## [Exercise prompt]
Quote every line of the material beneath this one.

## START

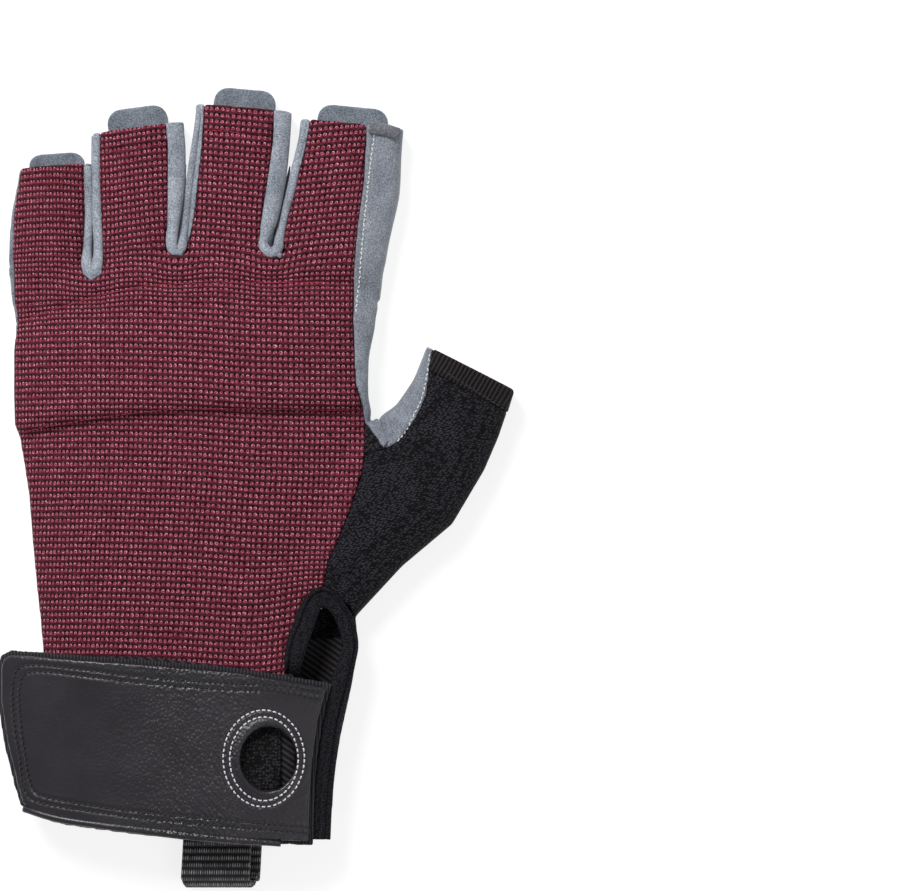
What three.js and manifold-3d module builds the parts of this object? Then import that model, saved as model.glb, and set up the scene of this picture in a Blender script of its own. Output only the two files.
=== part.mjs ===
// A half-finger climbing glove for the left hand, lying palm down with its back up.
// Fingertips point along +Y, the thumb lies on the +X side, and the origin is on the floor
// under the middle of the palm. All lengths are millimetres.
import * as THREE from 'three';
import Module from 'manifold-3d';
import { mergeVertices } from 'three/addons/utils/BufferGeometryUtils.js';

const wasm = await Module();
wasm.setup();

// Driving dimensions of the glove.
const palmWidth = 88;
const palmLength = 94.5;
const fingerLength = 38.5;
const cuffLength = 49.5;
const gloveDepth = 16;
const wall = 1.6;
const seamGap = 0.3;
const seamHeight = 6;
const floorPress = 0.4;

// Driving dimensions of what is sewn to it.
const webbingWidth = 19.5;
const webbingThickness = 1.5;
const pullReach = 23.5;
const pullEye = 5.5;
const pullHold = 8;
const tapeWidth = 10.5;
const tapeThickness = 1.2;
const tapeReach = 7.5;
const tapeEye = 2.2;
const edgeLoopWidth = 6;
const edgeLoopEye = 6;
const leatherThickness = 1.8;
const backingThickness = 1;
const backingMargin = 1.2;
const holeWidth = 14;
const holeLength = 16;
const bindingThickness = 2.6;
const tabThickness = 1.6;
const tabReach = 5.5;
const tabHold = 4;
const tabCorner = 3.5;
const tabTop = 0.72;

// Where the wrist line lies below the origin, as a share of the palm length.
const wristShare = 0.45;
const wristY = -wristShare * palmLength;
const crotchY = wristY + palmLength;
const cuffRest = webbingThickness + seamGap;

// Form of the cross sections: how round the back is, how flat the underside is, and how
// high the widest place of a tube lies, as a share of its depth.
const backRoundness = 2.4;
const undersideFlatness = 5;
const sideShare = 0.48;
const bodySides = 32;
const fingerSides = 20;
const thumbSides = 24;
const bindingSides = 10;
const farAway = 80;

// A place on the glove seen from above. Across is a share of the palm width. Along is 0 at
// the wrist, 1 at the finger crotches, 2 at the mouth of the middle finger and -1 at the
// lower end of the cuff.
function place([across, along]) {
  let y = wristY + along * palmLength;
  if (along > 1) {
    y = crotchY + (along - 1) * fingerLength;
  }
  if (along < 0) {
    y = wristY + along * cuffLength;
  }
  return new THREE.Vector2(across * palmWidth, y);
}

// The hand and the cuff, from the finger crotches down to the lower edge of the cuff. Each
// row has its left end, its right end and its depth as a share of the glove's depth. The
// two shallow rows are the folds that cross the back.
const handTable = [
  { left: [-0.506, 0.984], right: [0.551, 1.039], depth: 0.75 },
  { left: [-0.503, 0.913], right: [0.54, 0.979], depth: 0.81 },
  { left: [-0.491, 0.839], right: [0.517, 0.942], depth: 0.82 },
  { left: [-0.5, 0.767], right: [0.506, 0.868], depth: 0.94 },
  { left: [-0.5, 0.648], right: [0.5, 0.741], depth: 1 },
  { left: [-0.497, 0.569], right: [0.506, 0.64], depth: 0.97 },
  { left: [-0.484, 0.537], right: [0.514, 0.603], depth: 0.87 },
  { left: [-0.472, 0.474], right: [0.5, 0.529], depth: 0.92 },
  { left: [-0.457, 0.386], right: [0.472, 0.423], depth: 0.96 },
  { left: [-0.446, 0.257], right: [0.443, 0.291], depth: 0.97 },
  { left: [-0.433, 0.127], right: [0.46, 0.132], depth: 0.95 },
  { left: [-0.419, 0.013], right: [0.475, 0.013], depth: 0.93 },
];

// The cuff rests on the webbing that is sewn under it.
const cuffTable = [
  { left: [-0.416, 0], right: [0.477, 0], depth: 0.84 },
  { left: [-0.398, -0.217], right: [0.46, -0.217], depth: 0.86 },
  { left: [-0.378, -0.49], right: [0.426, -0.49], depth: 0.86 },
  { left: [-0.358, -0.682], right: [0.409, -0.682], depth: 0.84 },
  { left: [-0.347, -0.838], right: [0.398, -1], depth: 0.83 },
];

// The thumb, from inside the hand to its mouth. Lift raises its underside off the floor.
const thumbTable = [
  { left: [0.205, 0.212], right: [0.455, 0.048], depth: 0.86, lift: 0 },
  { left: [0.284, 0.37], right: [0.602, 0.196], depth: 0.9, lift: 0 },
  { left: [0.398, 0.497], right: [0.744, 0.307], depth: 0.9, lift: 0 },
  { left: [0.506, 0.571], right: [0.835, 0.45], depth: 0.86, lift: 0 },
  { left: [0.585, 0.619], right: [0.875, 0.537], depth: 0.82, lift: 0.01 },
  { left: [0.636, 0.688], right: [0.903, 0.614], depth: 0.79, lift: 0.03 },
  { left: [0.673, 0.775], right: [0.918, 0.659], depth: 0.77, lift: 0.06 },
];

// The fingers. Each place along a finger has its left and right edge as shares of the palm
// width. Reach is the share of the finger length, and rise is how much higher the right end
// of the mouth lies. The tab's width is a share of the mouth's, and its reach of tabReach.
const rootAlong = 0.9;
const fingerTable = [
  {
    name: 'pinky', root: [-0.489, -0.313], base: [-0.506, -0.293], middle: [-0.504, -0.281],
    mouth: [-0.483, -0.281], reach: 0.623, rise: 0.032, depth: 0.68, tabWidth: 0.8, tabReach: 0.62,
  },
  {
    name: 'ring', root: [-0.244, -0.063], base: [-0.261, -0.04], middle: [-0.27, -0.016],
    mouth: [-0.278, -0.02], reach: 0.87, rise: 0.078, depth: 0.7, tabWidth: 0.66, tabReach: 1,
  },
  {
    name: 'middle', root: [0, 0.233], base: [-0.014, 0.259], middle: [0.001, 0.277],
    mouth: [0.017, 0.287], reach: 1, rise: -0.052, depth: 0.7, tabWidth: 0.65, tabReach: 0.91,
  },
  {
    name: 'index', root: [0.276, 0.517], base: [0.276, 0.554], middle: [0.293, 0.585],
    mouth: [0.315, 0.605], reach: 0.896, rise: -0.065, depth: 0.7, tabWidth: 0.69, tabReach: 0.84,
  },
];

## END

## [Response to the task]
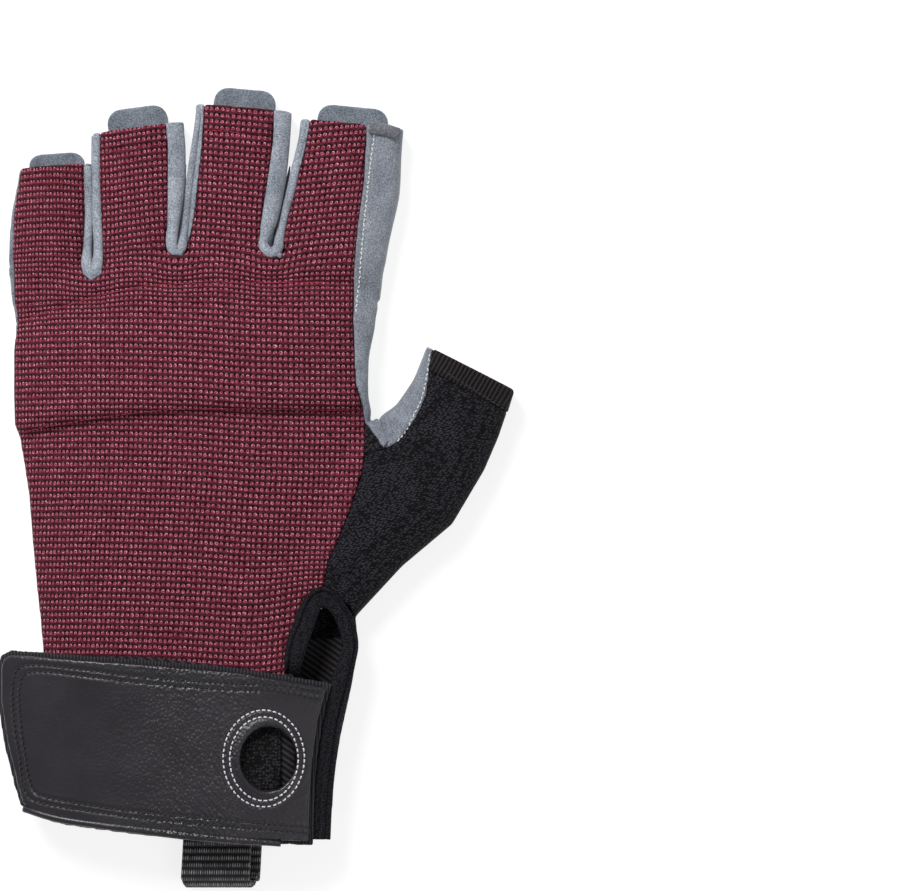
What three.js and manifold-3d module builds the parts of this object? Then import that model, saved as model.glb, and set up the scene of this picture in a Blender script of its own. Output only the two files.
=== part.mjs ===
// A half-finger climbing glove for the left hand, lying palm down with its back up.
// Fingertips point along +Y, the thumb lies on the +X side, and the origin is on the floor
// under the middle of the palm. All lengths are millimetres.
import * as THREE from 'three';
import Module from 'manifold-3d';
import { mergeVertices } from 'three/addons/utils/BufferGeometryUtils.js';

const wasm = await Module();
wasm.setup();

// Driving dimensions of the glove.
const palmWidth = 88;
const palmLength = 94.5;
const fingerLength = 38.5;
const cuffLength = 49.5;
const gloveDepth = 16;
const wall = 1.6;
const seamGap = 0.3;
const seamHeight = 6;
const floorPress = 0.4;

// Driving dimensions of what is sewn to it.
const webbingWidth = 19.5;
const webbingThickness = 1.5;
const pullReach = 23.5;
const pullEye = 5.5;
const pullHold = 8;
const tapeWidth = 10.5;
const tapeThickness = 1.2;
const tapeReach = 7.5;
const tapeEye = 2.2;
const edgeLoopWidth = 6;
const edgeLoopEye = 6;
const leatherThickness = 1.8;
const backingThickness = 1;
const backingMargin = 1.2;
const holeWidth = 14;
const holeLength = 16;
const bindingThickness = 2.6;
const tabThickness = 1.6;
const tabReach = 5.5;
const tabHold = 4;
const tabCorner = 3.5;
const tabTop = 0.72;

// Where the wrist line lies below the origin, as a share of the palm length.
const wristShare = 0.45;
const wristY = -wristShare * palmLength;
const crotchY = wristY + palmLength;
const cuffRest = webbingThickness + seamGap;

// Form of the cross sections: how round the back is, how flat the underside is, and how
// high the widest place of a tube lies, as a share of its depth.
const backRoundness = 2.4;
const undersideFlatness = 5;
const sideShare = 0.48;
const bodySides = 32;
const fingerSides = 20;
const thumbSides = 24;
const bindingSides = 10;
const farAway = 80;

// A place on the glove seen from above. Across is a share of the palm width. Along is 0 at
// the wrist, 1 at the finger crotches, 2 at the mouth of the middle finger and -1 at the
// lower end of the cuff.
function place([across, along]) {
  let y = wristY + along * palmLength;
  if (along > 1) {
    y = crotchY + (along - 1) * fingerLength;
  }
  if (along < 0) {
    y = wristY + along * cuffLength;
  }
  return new THREE.Vector2(across * palmWidth, y);
}

// The hand and the cuff, from the finger crotches down to the lower edge of the cuff. Each
// row has its left end, its right end and its depth as a share of the glove's depth. The
// two shallow rows are the folds that cross the back.
const handTable = [
  { left: [-0.506, 0.984], right: [0.551, 1.039], depth: 0.75 },
  { left: [-0.503, 0.913], right: [0.54, 0.979], depth: 0.81 },
  { left: [-0.491, 0.839], right: [0.517, 0.942], depth: 0.82 },
  { left: [-0.5, 0.767], right: [0.506, 0.868], depth: 0.94 },
  { left: [-0.5, 0.648], right: [0.5, 0.741], depth: 1 },
  { left: [-0.497, 0.569], right: [0.506, 0.64], depth: 0.97 },
  { left: [-0.484, 0.537], right: [0.514, 0.603], depth: 0.87 },
  { left: [-0.472, 0.474], right: [0.5, 0.529], depth: 0.92 },
  { left: [-0.457, 0.386], right: [0.472, 0.423], depth: 0.96 },
  { left: [-0.446, 0.257], right: [0.443, 0.291], depth: 0.97 },
  { left: [-0.433, 0.127], right: [0.46, 0.132], depth: 0.95 },
  { left: [-0.419, 0.013], right: [0.475, 0.013], depth: 0.93 },
];

// The cuff rests on the webbing that is sewn under it.
const cuffTable = [
  { left: [-0.416, 0], right: [0.477, 0], depth: 0.84 },
  { left: [-0.398, -0.217], right: [0.46, -0.217], depth: 0.86 },
  { left: [-0.378, -0.49], right: [0.426, -0.49], depth: 0.86 },
  { left: [-0.358, -0.682], right: [0.409, -0.682], depth: 0.84 },
  { left: [-0.347, -0.838], right: [0.398, -1], depth: 0.83 },
];

// The thumb, from inside the hand to its mouth. Lift raises its underside off the floor.
const thumbTable = [
  { left: [0.205, 0.212], right: [0.455, 0.048], depth: 0.86, lift: 0 },
  { left: [0.284, 0.37], right: [0.602, 0.196], depth: 0.9, lift: 0 },
  { left: [0.398, 0.497], right: [0.744, 0.307], depth: 0.9, lift: 0 },
  { left: [0.506, 0.571], right: [0.835, 0.45], depth: 0.86, lift: 0 },
  { left: [0.585, 0.619], right: [0.875, 0.537], depth: 0.82, lift: 0.01 },
  { left: [0.636, 0.688], right: [0.903, 0.614], depth: 0.79, lift: 0.03 },
  { left: [0.673, 0.775], right: [0.918, 0.659], depth: 0.77, lift: 0.06 },
];

// The fingers. Each place along a finger has its left and right edge as shares of the palm
// width. Reach is the share of the finger length, and rise is how much higher the right end
// of the mouth lies. The tab's width is a share of the mouth's, and its reach of tabReach.
const rootAlong = 0.9;
const fingerTable = [
  {
    name: 'pinky', root: [-0.489, -0.313], base: [-0.506, -0.293], middle: [-0.504, -0.281],
    mouth: [-0.483, -0.281], reach: 0.623, rise: 0.032, depth: 0.68, tabWidth: 0.8, tabReach: 0.62,
  },
  {
    name: 'ring', root: [-0.244, -0.063], base: [-0.261, -0.04], middle: [-0.27, -0.016],
    mouth: [-0.278, -0.02], reach: 0.87, rise: 0.078, depth: 0.7, tabWidth: 0.66, tabReach: 1,
  },
  {
    name: 'middle', root: [0, 0.233], base: [-0.014, 0.259], middle: [0.001, 0.277],
    mouth: [0.017, 0.287], reach: 1, rise: -0.052, depth: 0.7, tabWidth: 0.65, tabReach: 0.91,
  },
  {
    name: 'index', root: [0.276, 0.517], base: [0.276, 0.554], middle: [0.293, 0.585],
    mouth: [0.315, 0.605], reach: 0.896, rise: -0.065, depth: 0.7, tabWidth: 0.69, tabReach: 0.84,
  },
];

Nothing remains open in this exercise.